Thermal decomposition, or thermolysis, is a chemical decomposition of a substance caused by heat. The decomposition temperature of a substance is the temperature at which the substance chemically decomposes. The reaction is usually endothermic as heat is required to break chemical bonds in the compound undergoing decomposition. If decomposition is sufficiently exothermic, a positive feedback loop is created producing thermal runaway and possibly an explosion or other chemical reaction.

==Decomposition temperature definition==

The thermal decomposition temperature is the specific temperature at which a material begins to undergo chemical breakdown into simpler substances when subjected to heat, usually identified experimentally by the initial significant mass loss in a thermogravimetric (TGA) curve.

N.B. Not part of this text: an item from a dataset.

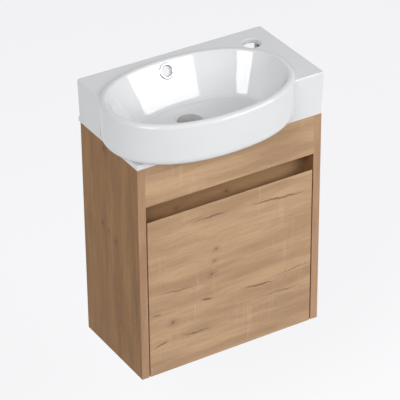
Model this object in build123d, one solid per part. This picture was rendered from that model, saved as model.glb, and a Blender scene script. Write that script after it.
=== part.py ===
"""Wall-hung cloakroom vanity: an oak-faced cabinet with one door under a glazed ceramic basin.

Millimetres. X runs to the right seen from the front, Y towards the wall, Z up. The origin is
the centre of the four wall screw holes, on the wall's face.
"""
from build123d import *
import math
import os

os.makedirs("parts", exist_ok=True)

# Cabinet
cabinet_width = 380.0
cabinet_depth = 200.0
cabinet_height = 440.0
board = 15.0
edge_band = 1.0
hang_drop = 52.0            # wall screws' centre below the cabinet's top
wall_gap = 7.0              # the cabinet stands off the wall by this much
fascia_height = 79.0
recess_height = 33.0        # finger opening between the fascia and the door
recess_depth = 32.0         # front plane to the face of the recess rail
rail_height = 112.0
rail_overlap = 30.0         # the recess rail reaches this far below the door's top
back_rail_height = 70.0
back_rail_drop = 77.0       # the cabinet's top to the upper back rail's top

# Door and its buffers
door_board = 16.0
door_gap = 2.5
door_stop_gap = 4.0         # behind the door, to the bottom panel's front edge
door_bevel_land = 1.0       # flat left at the front of the bevelled top edge
buffer_diameter = 10.0
buffer_inset = 40.0
running_gap = 0.3
buffer_hinge_inset = 120.0  # the buffer on the hinge side, clear of the lower hinge

# Basin
ceramic = 9.0               # wall thickness of the basin
flange_height = 9.0
deck_height = 85.0          # the cabinet's top to the deck
deck_flare = 2.6            # the slab's sides lean out by this much
deck_lean = 3.7             # and its front by this much
rim_rise = 5.0              # the bowl's rim above the deck
drum_x = -27.8              # the oval drum's centre, from the cabinet's middle
drum_y = 64.7               # and from the cabinet's front plane
drum_a = 182.0
drum_b = 122.0
drum_power = 2.2            # 2 would be an ellipse
drum_round = 15.0           # lower edge of the drum
rim_outer_round = 7.0
rim_inner_round = 4.0
rim_width = 11.5
bowl_floor = 16.0           # bowl floor's edge above the cabinet's top
floor_a = 128.0
floor_b = 72.0
floor_x = -24.0
floor_y = 62.0
floor_round = 12.0
floor_flat = 8.0            # the floor's edge to where it starts to fall to the drain
drain_y = 92.0
drain_drop = 4.0            # from the floor to the drain's seat
dish_diameter = 56.0
dish_depth = 5.0
waste_diameter = 46.0
waste_boss_diameter = 70.0
waste_boss_drop = 14.0      # the boss below the cabinet's top
tap_x = 141.8
tap_y = 155.9
tap_diameter = 35.0
tap_round = 1.5
back_corner_round = 7.0
deck_edge_round = 3.0
front_corner_round = 3.5
back_opening_post = 10.0
back_opening_lip = 14.0
overflow_height = 73.1      # overflow's centre above the cabinet's top
overflow_hole = 24.0
overflow_ring_diameter = 30.5
overflow_ring_bore = 19.0
overflow_ring_thick = 2.6
overflow_sleeve = 9.0
overflow_x = -31.2
fit_gap = 0.1               # play round a piece that sits in a hole
overshoot = 1.0             # a cut runs this far past the face it breaks through
edge_slack = 1.0            # allowed when an edge is looked for by its place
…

This marks the onset of observable chemical decomposition, where chemical bonds cleave solely due to thermal energy.

Since chemical reactions are essentially always occurring, because molecules assume a probability distribution of energies, there is no distinct temperature value at which decomposition spontaneously occurs. Therefore, the onset temperature is often used experimentally; this is the temperature at which a chemical reaction occurs at a measurable rate, and is thus highly dependent on the sensitivity of the corresponding instrument. The onset temperature can be calculated using differential scanning calorimetry (DSC), which is also sensitive to the rate of heating. A higher rate of heating will often display a higher onset temperature due to further kinetic variables such as reaction order, activation energy, and autocatalytic behaviour.

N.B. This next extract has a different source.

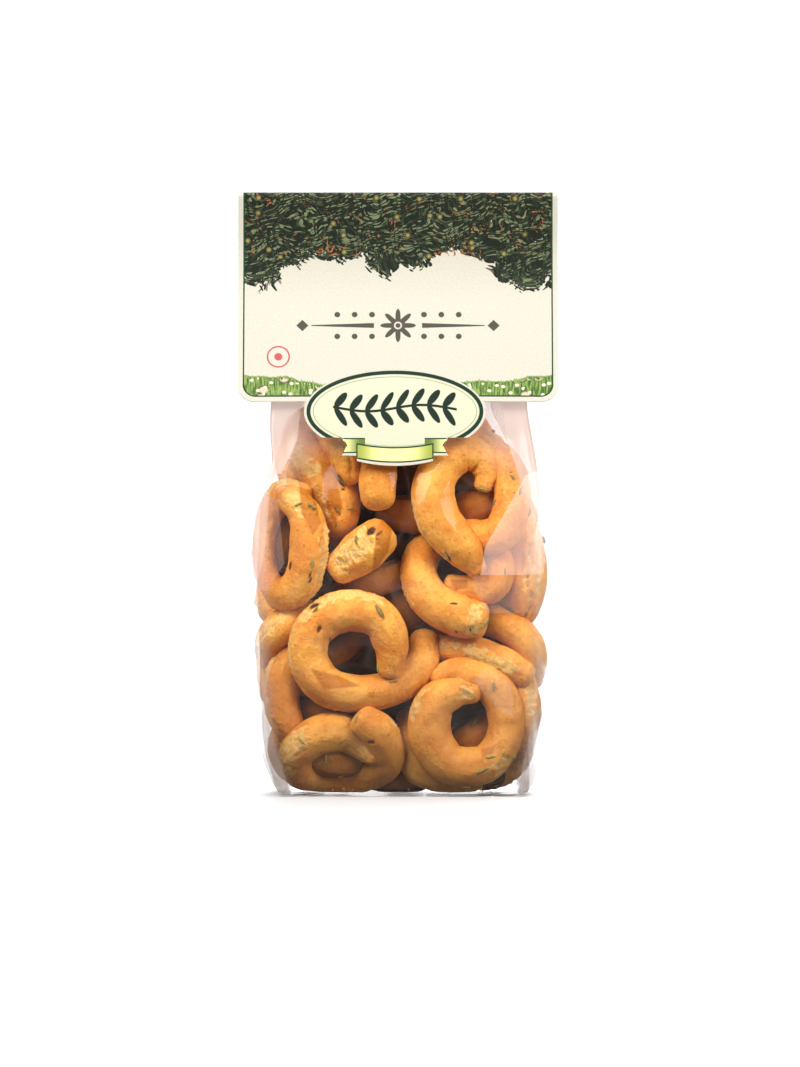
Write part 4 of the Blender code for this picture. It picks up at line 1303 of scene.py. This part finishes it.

A simple substance (like water) may exist in equilibrium with its thermal decomposition products, effectively halting the decomposition. The equilibrium fraction of decomposed molecules increases with the temperature.
Since thermal decomposition is a kinetic process, the observed temperature of its beginning in most instances will be a function of the experimental conditions and sensitivity of the experimental setup. For a rigorous depiction of the process, the use of thermokinetic modeling is recommended.

==Examples==
- Calcium carbonate (limestone or chalk) decomposes into calcium oxide and carbon dioxide when heated. The chemical reaction is as follows:
CaCO_{3} → CaO + CO_{2}
The reaction is used to make quick lime, which is an industrially important product.
Another example of thermal decomposition is 2Pb(NO_{3})_{2} → 2PbO + O_{2} + 4NO_{2}.
- Some oxides, especially of weakly electro positive metals decompose when heated to high enough temperature. A classical example is the decomposition of mercuric oxide to give oxygen and mercury metal. The reaction was used by Joseph Priestley to prepare samples of gaseous oxygen for the first time.
- When water is heated to well over 2000 C, a small percentage of it will decompose into OH, monatomic oxygen, monatomic hydrogen, O_{2}, and H_{2}.
- The compound with the highest known decomposition temperature is carbon monoxide at ≈3870 C.

===Decomposition of nitrates, nitrites and ammonium compounds===
- Ammonium dichromate on heating yields nitrogen, water and chromium(III) oxide.
- Ammonium nitrate on strong heating yields dinitrogen oxide ("laughing gas") and water.
- Ammonium nitrite on heating yields nitrogen gas and water.
- Barium azide on heating yields barium metal and nitrogen gas.
- Sodium azide on heating at 300 C violently decomposes to nitrogen and metallic sodium.
- Sodium nitrate on heating yields sodium nitrite and oxygen gas.
- Organic compounds such as tertiary amines undergo Hofmann elimination when heated and yield secondary amines and alkenes.

==Ease of decomposition==
When metals are near the bottom of the reactivity series, their compounds generally decompose easily at high temperatures. This is because stronger bonds form between atoms towards the top of the reactivity series, and strong bonds are difficult to break. For example, copper is near the bottom of the reactivity series, and copper sulfate (CuSO_{4}), begins to decompose at about 200 C, increasing rapidly at higher temperatures to about 560 C. In contrast potassium is near the top of the reactivity series, and potassium sulfate (K_{2}SO_{4}) does not decompose at its melting point of about 1069 C, nor even at its boiling point.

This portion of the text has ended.